STATED PROBLEM — Reproduce exactly the opening lines of the listing, stopping after the line that contains "const FILAMENT_COLOUR = 0x2a2d3a;" and including it.

SUPPLIED MATERIAL —

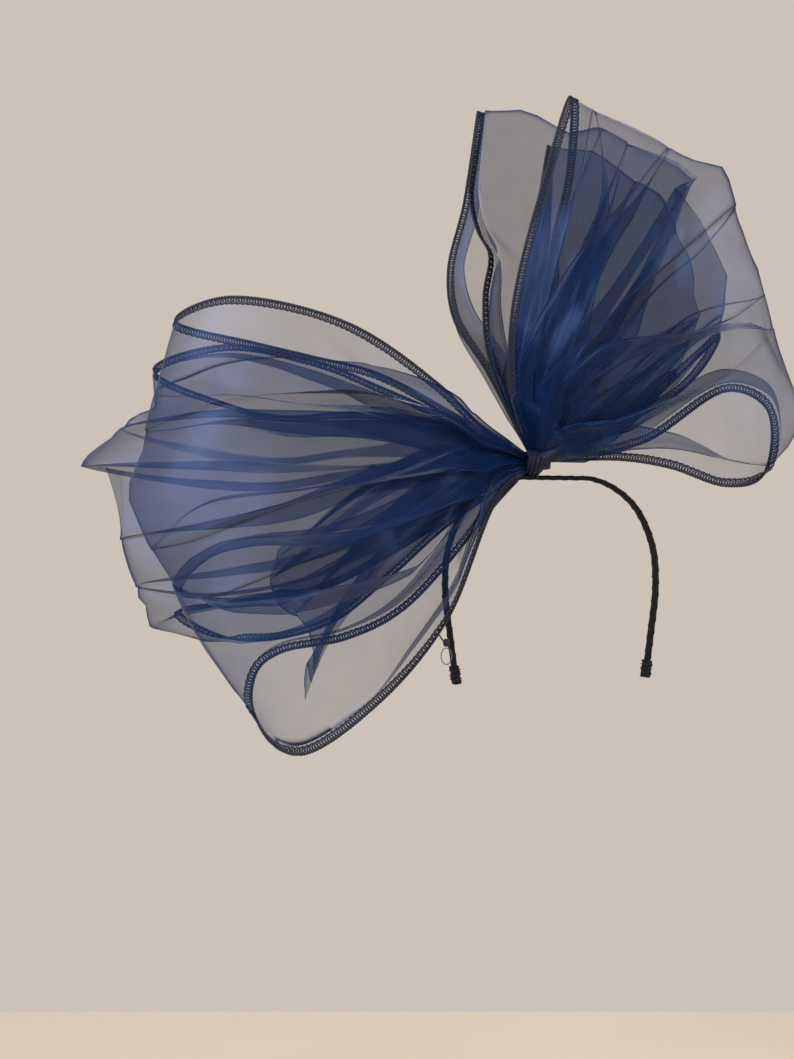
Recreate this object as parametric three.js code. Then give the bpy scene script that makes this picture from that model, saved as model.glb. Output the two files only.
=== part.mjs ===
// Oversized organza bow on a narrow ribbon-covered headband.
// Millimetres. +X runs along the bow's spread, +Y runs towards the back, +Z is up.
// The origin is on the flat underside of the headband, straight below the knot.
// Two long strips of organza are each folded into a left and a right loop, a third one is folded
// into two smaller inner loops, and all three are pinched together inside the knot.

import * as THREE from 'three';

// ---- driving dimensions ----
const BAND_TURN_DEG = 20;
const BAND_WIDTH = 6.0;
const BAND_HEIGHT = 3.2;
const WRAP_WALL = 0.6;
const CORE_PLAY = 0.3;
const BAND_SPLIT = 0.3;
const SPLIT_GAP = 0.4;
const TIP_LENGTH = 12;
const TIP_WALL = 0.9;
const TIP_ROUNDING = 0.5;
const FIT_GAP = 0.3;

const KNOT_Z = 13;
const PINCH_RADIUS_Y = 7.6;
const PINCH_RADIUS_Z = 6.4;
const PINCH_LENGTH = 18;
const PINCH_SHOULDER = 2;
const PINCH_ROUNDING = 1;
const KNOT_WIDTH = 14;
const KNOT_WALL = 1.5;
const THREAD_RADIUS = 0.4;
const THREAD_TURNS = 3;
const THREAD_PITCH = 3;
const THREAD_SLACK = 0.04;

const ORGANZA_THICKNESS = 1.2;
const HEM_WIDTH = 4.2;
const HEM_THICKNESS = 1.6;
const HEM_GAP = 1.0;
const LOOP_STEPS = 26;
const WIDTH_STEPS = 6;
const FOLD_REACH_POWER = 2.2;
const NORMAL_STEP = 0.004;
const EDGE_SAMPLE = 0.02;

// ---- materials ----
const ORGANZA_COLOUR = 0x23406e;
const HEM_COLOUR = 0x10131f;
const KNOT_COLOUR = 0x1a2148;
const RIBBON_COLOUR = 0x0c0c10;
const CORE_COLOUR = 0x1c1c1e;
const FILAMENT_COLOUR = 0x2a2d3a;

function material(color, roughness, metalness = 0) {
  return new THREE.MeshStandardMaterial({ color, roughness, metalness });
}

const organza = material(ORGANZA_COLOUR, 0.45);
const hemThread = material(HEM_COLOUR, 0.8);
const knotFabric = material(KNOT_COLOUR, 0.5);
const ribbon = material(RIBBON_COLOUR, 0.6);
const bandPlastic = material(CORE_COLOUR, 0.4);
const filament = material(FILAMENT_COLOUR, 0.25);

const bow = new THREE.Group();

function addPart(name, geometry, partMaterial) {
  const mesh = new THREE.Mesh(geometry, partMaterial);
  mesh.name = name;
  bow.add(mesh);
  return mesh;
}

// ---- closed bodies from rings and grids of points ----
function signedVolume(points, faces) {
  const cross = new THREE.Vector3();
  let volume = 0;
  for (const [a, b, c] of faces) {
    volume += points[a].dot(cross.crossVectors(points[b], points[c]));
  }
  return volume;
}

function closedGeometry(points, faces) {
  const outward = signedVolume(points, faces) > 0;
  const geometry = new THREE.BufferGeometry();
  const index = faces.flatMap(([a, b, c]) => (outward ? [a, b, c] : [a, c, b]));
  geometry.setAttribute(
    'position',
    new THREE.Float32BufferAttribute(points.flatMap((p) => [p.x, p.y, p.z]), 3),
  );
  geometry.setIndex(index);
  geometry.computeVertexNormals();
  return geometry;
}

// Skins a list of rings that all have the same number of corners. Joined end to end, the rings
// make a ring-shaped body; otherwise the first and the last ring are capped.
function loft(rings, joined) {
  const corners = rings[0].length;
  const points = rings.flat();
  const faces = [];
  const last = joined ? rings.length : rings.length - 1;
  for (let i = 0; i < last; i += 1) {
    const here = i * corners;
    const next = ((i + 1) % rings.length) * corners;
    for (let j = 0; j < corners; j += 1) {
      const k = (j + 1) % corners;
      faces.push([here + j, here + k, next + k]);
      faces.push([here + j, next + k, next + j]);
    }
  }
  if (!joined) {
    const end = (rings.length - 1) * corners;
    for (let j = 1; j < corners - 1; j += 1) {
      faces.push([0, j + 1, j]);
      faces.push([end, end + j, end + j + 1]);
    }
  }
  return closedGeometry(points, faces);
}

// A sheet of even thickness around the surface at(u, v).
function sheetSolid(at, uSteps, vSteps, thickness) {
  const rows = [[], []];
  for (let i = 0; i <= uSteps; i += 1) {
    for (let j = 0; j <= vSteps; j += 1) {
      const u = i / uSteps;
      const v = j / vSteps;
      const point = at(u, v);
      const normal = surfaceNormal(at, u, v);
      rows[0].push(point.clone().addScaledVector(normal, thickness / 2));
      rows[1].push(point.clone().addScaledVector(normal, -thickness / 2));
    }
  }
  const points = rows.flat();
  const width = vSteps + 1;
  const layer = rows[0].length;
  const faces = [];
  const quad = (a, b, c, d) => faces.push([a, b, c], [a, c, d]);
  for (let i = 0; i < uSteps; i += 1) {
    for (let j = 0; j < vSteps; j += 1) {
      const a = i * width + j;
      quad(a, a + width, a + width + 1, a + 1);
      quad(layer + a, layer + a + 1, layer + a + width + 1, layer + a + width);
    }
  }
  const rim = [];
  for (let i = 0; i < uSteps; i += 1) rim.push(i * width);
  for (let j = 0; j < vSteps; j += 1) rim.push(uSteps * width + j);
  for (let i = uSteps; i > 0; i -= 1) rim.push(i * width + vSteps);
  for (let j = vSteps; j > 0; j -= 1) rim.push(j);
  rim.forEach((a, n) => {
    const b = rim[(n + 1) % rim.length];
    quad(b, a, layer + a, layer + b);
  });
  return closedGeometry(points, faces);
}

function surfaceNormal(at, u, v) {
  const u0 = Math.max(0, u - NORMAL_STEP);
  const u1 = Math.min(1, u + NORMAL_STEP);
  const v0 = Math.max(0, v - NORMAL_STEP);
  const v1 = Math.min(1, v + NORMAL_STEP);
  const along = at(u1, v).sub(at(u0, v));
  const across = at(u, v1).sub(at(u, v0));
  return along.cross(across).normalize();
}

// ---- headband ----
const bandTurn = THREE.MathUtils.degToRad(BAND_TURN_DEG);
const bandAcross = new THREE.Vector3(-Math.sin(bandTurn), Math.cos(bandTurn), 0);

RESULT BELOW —
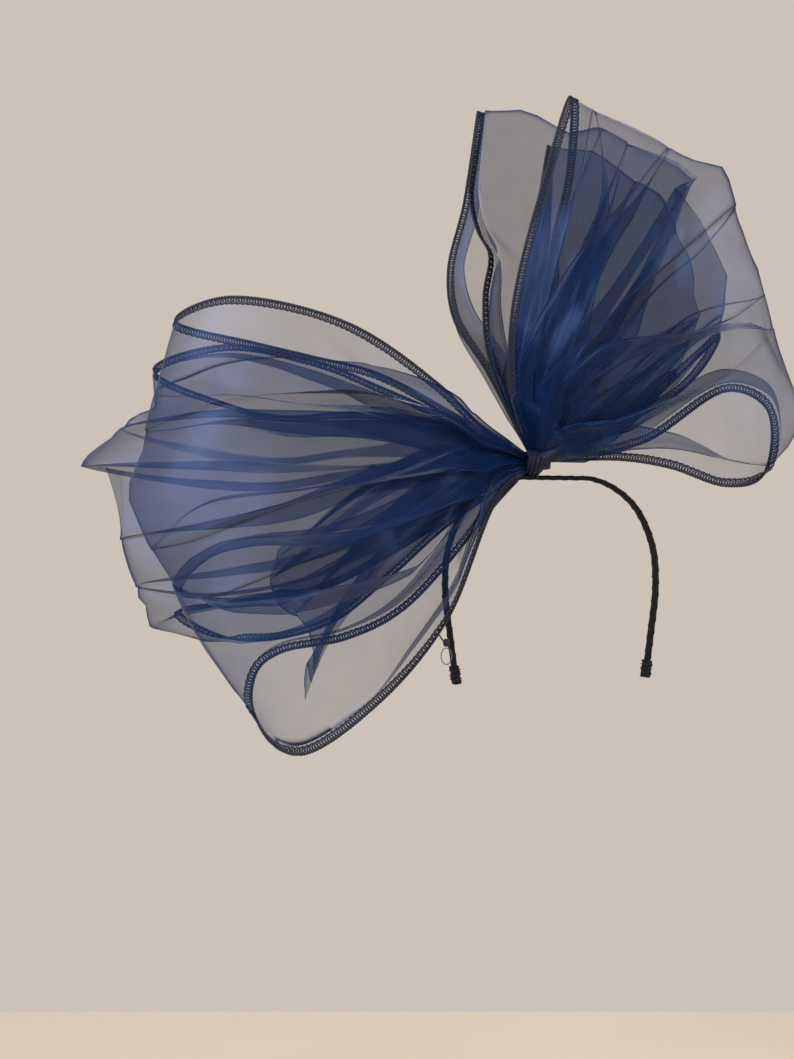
Recreate this object as parametric three.js code. Then give the bpy scene script that makes this picture from that model, saved as model.glb. Output the two files only.
=== part.mjs ===
// Oversized organza bow on a narrow ribbon-covered headband.
// Millimetres. +X runs along the bow's spread, +Y runs towards the back, +Z is up.
// The origin is on the flat underside of the headband, straight below the knot.
// Two long strips of organza are each folded into a left and a right loop, a third one is folded
// into two smaller inner loops, and all three are pinched together inside the knot.

import * as THREE from 'three';

// ---- driving dimensions ----
const BAND_TURN_DEG = 20;
const BAND_WIDTH = 6.0;
const BAND_HEIGHT = 3.2;
const WRAP_WALL = 0.6;
const CORE_PLAY = 0.3;
const BAND_SPLIT = 0.3;
const SPLIT_GAP = 0.4;
const TIP_LENGTH = 12;
const TIP_WALL = 0.9;
const TIP_ROUNDING = 0.5;
const FIT_GAP = 0.3;

const KNOT_Z = 13;
const PINCH_RADIUS_Y = 7.6;
const PINCH_RADIUS_Z = 6.4;
const PINCH_LENGTH = 18;
const PINCH_SHOULDER = 2;
const PINCH_ROUNDING = 1;
const KNOT_WIDTH = 14;
const KNOT_WALL = 1.5;
const THREAD_RADIUS = 0.4;
const THREAD_TURNS = 3;
const THREAD_PITCH = 3;
const THREAD_SLACK = 0.04;

const ORGANZA_THICKNESS = 1.2;
const HEM_WIDTH = 4.2;
const HEM_THICKNESS = 1.6;
const HEM_GAP = 1.0;
const LOOP_STEPS = 26;
const WIDTH_STEPS = 6;
const FOLD_REACH_POWER = 2.2;
const NORMAL_STEP = 0.004;
const EDGE_SAMPLE = 0.02;

// ---- materials ----
const ORGANZA_COLOUR = 0x23406e;
const HEM_COLOUR = 0x10131f;
const KNOT_COLOUR = 0x1a2148;
const RIBBON_COLOUR = 0x0c0c10;
const CORE_COLOUR = 0x1c1c1e;
const FILAMENT_COLOUR = 0x2a2d3a;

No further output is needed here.